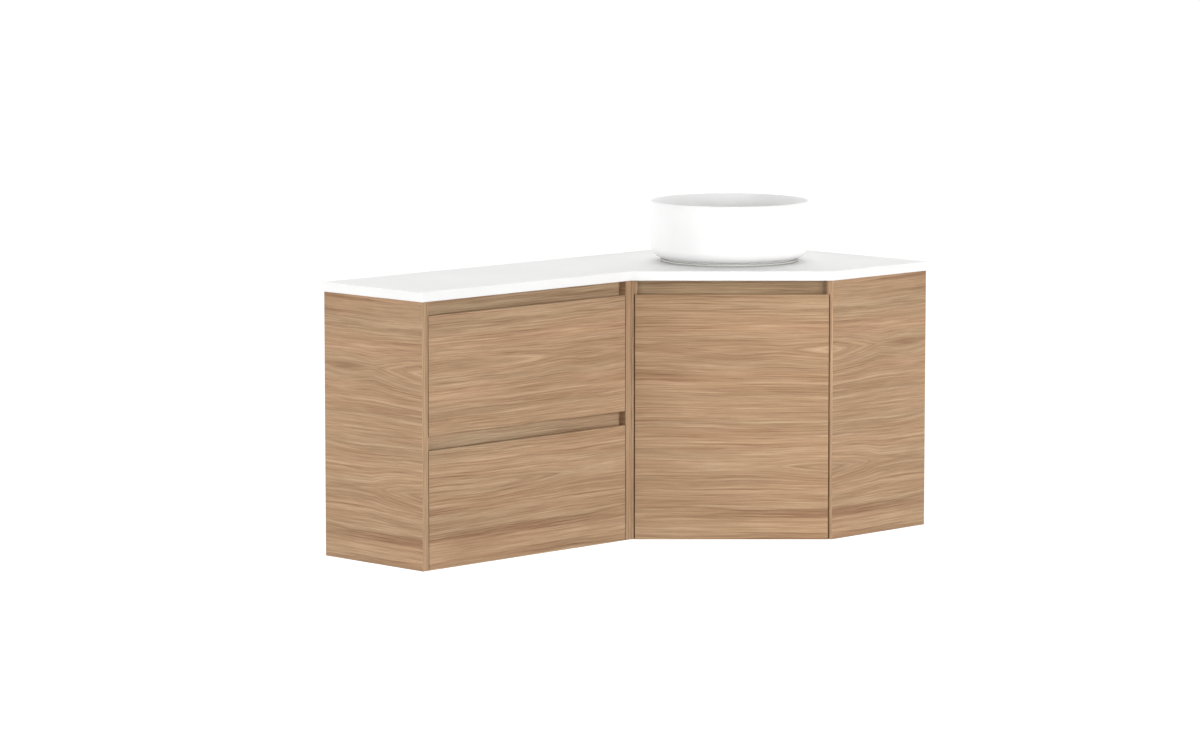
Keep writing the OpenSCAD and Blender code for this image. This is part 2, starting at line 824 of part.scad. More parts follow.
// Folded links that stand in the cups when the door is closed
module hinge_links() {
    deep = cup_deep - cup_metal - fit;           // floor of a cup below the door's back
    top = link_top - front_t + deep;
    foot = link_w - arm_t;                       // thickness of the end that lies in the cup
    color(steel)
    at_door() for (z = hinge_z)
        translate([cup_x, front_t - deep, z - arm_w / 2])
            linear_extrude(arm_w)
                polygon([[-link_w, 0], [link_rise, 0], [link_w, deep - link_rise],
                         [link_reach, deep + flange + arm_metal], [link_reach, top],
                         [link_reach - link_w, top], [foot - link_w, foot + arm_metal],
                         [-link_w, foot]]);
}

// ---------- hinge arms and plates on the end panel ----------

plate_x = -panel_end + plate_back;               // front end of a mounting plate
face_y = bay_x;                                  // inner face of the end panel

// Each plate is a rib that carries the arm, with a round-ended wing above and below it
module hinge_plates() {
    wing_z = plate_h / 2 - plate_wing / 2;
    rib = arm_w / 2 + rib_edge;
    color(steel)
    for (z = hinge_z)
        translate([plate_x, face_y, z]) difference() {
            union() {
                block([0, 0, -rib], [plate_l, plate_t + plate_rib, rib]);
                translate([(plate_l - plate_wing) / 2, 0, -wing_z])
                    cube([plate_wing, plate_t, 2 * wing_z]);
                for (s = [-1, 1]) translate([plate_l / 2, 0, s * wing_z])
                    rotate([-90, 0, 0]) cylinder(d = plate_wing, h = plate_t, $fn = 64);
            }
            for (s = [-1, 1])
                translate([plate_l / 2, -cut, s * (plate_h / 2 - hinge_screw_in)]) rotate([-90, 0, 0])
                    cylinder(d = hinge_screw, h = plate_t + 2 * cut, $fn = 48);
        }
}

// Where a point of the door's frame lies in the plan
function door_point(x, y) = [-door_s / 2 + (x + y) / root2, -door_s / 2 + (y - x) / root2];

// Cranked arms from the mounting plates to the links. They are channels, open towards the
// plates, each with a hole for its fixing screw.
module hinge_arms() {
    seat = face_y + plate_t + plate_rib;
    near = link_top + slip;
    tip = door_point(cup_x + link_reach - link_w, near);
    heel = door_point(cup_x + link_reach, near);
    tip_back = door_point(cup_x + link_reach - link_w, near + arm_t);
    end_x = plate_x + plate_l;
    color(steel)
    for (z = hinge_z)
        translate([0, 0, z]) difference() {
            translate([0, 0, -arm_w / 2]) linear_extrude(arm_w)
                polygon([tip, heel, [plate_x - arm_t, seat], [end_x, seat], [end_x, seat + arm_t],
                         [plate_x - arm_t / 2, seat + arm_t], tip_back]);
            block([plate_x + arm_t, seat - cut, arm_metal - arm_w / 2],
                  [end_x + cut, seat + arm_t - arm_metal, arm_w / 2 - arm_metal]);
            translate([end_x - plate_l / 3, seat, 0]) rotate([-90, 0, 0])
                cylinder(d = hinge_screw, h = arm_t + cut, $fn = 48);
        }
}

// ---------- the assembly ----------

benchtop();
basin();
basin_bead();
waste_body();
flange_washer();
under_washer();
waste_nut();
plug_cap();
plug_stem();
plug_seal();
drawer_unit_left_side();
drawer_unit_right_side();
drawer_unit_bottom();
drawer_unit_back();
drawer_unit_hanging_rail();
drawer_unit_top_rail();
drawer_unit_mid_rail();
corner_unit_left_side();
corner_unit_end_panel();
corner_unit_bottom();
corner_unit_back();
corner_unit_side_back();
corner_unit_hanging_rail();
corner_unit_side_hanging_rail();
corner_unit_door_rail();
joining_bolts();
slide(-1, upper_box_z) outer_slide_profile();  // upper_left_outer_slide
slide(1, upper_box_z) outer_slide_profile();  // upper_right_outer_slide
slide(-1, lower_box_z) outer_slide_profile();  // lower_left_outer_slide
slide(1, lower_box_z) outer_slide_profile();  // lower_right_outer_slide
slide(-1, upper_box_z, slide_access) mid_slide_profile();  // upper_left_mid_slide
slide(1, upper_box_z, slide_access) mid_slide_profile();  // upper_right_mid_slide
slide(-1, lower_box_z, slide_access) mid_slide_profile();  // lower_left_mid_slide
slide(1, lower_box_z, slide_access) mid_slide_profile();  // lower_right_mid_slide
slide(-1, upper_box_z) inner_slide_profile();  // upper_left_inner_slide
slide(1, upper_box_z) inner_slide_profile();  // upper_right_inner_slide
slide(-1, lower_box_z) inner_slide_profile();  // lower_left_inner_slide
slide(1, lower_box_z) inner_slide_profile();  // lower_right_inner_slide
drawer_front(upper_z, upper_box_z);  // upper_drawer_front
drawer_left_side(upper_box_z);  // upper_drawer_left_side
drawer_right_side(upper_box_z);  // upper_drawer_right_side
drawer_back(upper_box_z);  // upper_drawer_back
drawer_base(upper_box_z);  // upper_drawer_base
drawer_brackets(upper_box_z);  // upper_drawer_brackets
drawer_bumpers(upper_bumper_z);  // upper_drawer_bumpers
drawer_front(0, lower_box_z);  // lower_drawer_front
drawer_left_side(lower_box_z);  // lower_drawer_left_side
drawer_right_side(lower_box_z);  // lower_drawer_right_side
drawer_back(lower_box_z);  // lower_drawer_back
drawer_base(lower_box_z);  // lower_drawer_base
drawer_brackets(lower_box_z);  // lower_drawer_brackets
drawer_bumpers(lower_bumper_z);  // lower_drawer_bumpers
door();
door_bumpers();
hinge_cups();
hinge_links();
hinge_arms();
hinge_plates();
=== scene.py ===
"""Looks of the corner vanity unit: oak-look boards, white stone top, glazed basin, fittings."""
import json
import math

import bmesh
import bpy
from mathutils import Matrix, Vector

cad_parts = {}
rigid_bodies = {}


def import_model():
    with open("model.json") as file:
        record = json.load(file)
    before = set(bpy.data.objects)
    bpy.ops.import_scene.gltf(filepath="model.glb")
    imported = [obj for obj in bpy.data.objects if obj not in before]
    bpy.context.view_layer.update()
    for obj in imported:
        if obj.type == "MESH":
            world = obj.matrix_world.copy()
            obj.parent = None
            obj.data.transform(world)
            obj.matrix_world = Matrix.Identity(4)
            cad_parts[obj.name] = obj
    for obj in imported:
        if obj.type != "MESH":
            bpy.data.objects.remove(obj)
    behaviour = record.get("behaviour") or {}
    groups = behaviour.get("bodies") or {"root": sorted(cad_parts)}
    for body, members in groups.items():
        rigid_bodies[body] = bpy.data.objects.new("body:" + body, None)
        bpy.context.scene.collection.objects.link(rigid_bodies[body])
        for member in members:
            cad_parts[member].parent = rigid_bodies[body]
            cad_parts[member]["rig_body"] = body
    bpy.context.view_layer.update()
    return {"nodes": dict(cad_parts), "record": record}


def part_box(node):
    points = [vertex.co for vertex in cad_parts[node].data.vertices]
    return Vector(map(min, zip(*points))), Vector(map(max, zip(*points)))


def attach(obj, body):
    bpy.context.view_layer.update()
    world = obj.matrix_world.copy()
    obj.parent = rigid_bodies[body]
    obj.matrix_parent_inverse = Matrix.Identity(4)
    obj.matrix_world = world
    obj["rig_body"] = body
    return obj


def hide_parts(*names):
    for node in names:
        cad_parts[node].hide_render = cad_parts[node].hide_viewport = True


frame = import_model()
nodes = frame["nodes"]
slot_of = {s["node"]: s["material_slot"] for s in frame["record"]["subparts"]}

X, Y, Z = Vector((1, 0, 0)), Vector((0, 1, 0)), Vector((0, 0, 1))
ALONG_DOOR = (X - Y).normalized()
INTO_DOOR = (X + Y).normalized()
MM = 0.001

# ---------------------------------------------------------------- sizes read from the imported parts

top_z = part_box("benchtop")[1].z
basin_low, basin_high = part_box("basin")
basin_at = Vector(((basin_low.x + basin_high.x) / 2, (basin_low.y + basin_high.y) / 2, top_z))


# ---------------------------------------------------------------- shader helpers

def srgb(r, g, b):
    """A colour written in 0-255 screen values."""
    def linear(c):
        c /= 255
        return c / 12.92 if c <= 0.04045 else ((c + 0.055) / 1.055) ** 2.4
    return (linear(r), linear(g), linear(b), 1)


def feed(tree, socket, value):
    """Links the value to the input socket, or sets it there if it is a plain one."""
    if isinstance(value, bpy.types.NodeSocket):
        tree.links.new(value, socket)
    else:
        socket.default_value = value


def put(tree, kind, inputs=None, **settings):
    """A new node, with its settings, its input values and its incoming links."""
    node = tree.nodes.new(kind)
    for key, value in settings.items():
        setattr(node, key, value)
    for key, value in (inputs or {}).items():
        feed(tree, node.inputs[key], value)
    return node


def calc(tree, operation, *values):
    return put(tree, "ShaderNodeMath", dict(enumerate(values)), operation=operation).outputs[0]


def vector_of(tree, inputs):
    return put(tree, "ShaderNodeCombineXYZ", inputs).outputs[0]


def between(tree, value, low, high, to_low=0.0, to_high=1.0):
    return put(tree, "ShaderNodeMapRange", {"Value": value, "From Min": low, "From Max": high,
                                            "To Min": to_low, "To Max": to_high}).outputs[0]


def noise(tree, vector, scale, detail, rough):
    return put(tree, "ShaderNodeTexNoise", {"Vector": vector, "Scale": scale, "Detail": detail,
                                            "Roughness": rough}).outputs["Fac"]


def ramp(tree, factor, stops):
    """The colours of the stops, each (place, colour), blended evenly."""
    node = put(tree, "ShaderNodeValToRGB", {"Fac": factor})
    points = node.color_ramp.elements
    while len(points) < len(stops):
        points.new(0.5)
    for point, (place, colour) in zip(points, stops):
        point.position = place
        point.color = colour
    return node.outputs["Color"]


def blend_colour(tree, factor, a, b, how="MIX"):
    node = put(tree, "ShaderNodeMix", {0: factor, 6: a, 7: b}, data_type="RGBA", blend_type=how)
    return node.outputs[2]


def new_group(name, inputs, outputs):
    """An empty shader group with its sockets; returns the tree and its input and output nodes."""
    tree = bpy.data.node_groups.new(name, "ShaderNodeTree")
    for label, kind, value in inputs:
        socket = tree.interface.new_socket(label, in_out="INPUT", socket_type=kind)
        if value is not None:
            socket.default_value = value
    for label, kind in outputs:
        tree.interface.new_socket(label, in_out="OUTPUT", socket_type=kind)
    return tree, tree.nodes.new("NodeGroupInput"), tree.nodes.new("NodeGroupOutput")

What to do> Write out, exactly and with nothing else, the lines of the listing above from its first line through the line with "face_y = bay_x;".

Result for this exercise>
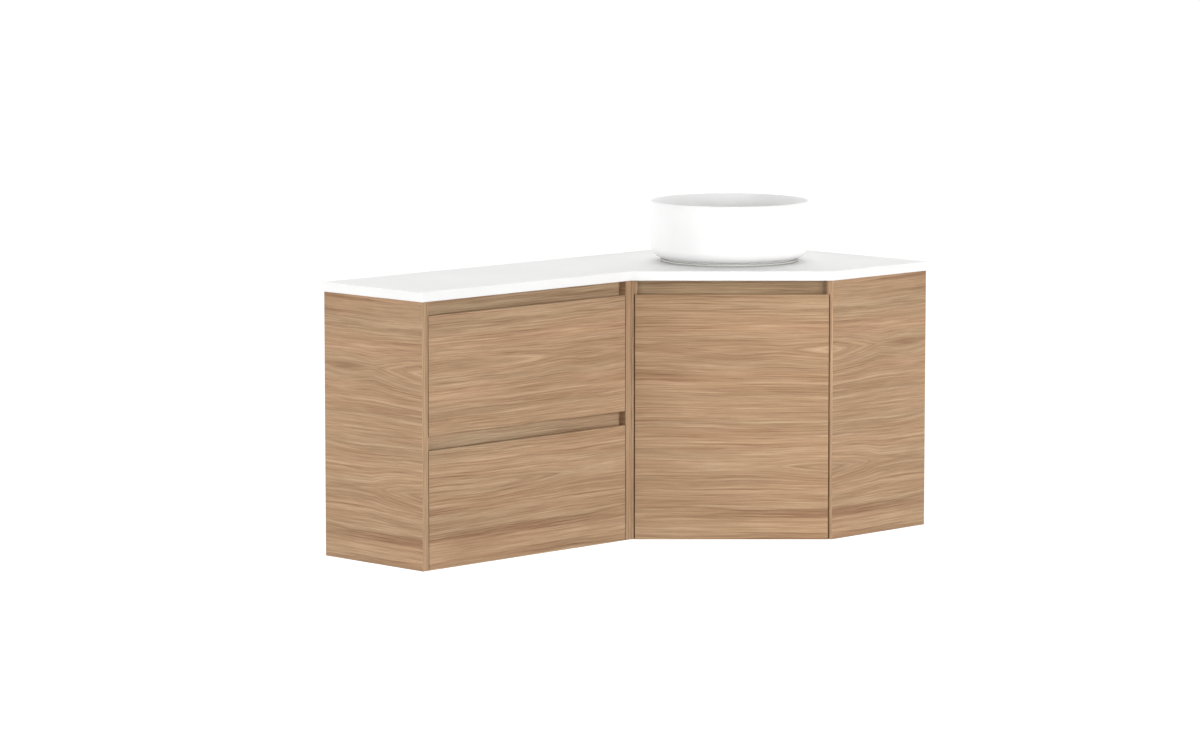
Keep writing the OpenSCAD and Blender code for this image. This is part 2, starting at line 824 of part.scad. More parts follow.
// Folded links that stand in the cups when the door is closed
module hinge_links() {
    deep = cup_deep - cup_metal - fit;           // floor of a cup below the door's back
    top = link_top - front_t + deep;
    foot = link_w - arm_t;                       // thickness of the end that lies in the cup
    color(steel)
    at_door() for (z = hinge_z)
        translate([cup_x, front_t - deep, z - arm_w / 2])
            linear_extrude(arm_w)
                polygon([[-link_w, 0], [link_rise, 0], [link_w, deep - link_rise],
                         [link_reach, deep + flange + arm_metal], [link_reach, top],
                         [link_reach - link_w, top], [foot - link_w, foot + arm_metal],
                         [-link_w, foot]]);
}

// ---------- hinge arms and plates on the end panel ----------

plate_x = -panel_end + plate_back;               // front end of a mounting plate
face_y = bay_x;                                  // inner face of the end panel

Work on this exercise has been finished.